Fabrizio Barca: “Partecipare per ricostruire”

Proporre, apprendere e confrontarsi ad 8 anni dal sisma: tra i relatori del Festival della Partecipazione, Fabrizio Barca, ex Ministro della Coesione Territoriale nel governo Monti. Lo abbiamo incontrato ieri prima dell’evento conclusivo per conoscere il suo punto di vista sulla ricostruzione.

Come giudica la complessità della ricostruzione sociale?

Mentre per la ricostruzione materiale L’Aquila ha trovato una strada per consentire ai suoi cittadini di rientrare nelle case in tempi buoni, raggiungendo risultati di cui bisognerebbe essere orgogliosi, la partita della ricostruzione sociale è ancora aperta. Infatti domande e suggestioni che nascono spontaneamente, come “di cosa vivrà L’Aquila? Turismo? Ancora industria?” o “Chi vivrà qui?” sono ancora senza risposta. I numerosi confronti non hanno creato una visione condivisa e ciò crea incertezza. Il Festival della Partecipazione è un’ottima occasione per dedicarsi alla questione, preparandola in futuro a un momento topico conclusivo della città in cui si discuta con interlocutori della politica”.

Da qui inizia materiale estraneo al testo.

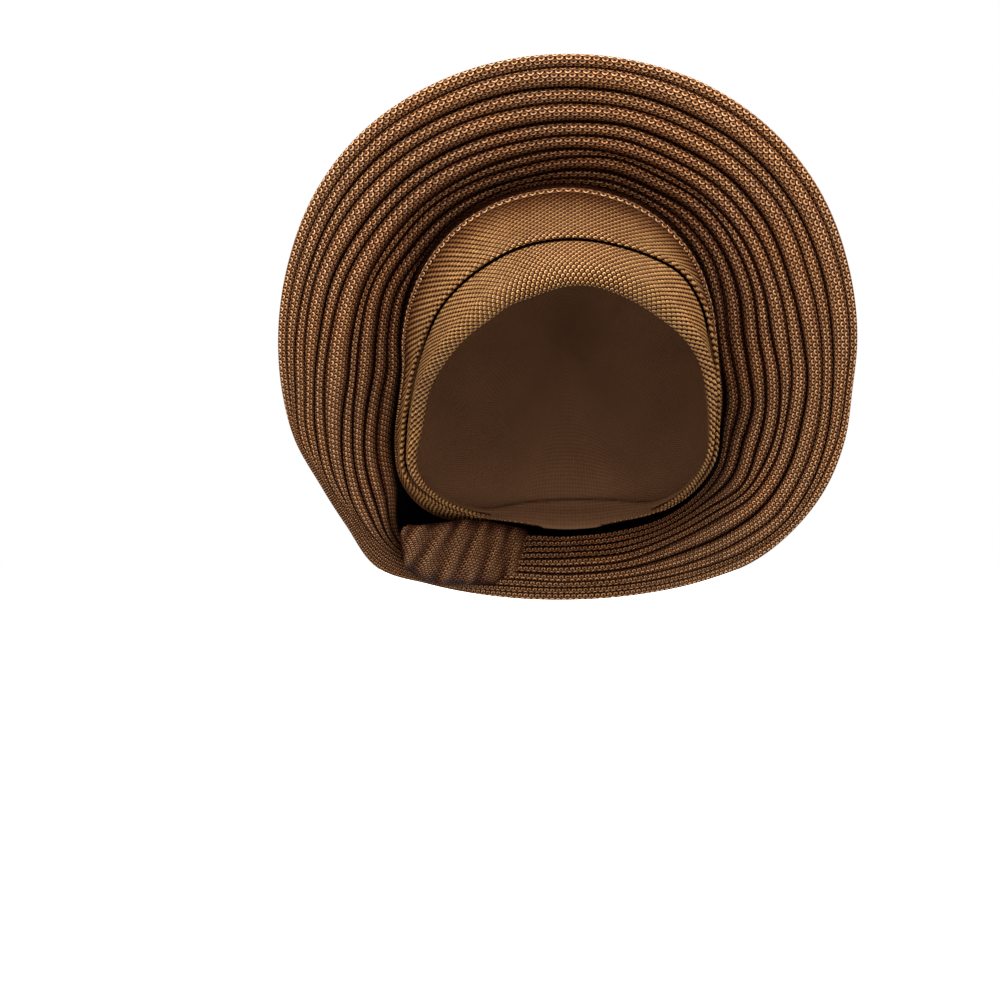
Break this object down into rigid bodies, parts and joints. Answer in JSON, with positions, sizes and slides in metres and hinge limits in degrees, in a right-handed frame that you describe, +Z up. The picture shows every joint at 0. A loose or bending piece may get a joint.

In relazione alla sua attività ParMap, in cui ha mappato proposte civiche per il Partito Democratico, pensa che la nostra città avrebbe potuto essere un luogo ideale in cui sperimentare una nuova proficua operativa convivenza?

“Ci sono diversi modi di perdere: a Parma il PD ha perso, ma con un numero di voti elevato e ha ricostruito un gruppo dirigente includendo molti giovani, restituendo alla città una forte opposizione. Si può governare dall’opposizione discutendo in Consiglio. Mi auguro che il Pd dalla sconfitta riceva una spinta:sarebbe una bella idea adottare il modello parmigiano per ricostruirsi”.

E’ mancato qualcosa a L’Aquila per essere un luogo ideale?

“A L’Aquila sono mancati i partiti. Quando sono venuto qui ho interloquito con il Sindaco, con il quale ho avuto affetti e tensioni, ma non con un partito. L’unico partito che trovai fu “Appello per L’Aquila”. Così, arrivando come Ministro della Repubblica, non ebbi corpi intermedi tra me e i cittadini se non “Il Fatto Quotidiano”che organizzò incontri in piazza con la gente.

E’ sicuramente importante la partecipazione dei giovani alla vita pubblica, ma lei non ravvisa un limite nell’attuale tendenza che vede scendere in campo giovani privi di esperienza sia in ambito teorico che pratico?

“Una delle caratteristiche positive dei partiti, ad esempio in Germania, è che la selezione dei candidati viene fatta su dimostrazione concreta di leadership, che non è “comandare” ma “trovare la quadra”, perché nei partiti le organizzazioni giovanili o i giovani del partito fanno le loro prime esperienze, misurandosi con problemi quando ancora non hanno responsabilità decisionali. Oggi in Italia questo non avviene; il cambiamento giovanilistico attuale non è quindi positivo se non rispetta i criteri di cui ho appena parlato”.

In relazione alla situazione politica, economica e lavorativa italiana, qual è il consiglio che lei darebbe a noi giovani? Andare o restare?

“Il tema dell’andare o restare è molto delicato; bisogna differenziare due aspetti. Per prima cosa lo Stato dovrebbe offrire a tutti, in ogni luogo d’Italia, le condizioni per decidere, dando però la chance di restare, cosa che non avviene spesso. La vostra città, per esempio, è un luogo che offre scuole di alto livello e un’ottima ed ampia formazione universitaria.
E poi, finché riusciamo a tenere l’Europa unita, bisogna ‘fare shopping’: passare, nei limiti del possibile, periodi fuori per approvvigionarsi, per sprovincializzarsi, per costruire relazioni e guardare con occhi diversi il luogo da dove vieni, scoprire che è un posto bello. Se “fai shopping” abbastanza presto, ti viene la tentazione di star fuori ancora un po’ ma anche di voler tornare. Per questa ragione bisogna tenere l’Europa unita, poiché può offrire condizioni e possibilità infinte di studio, di crescita e di esperienza.”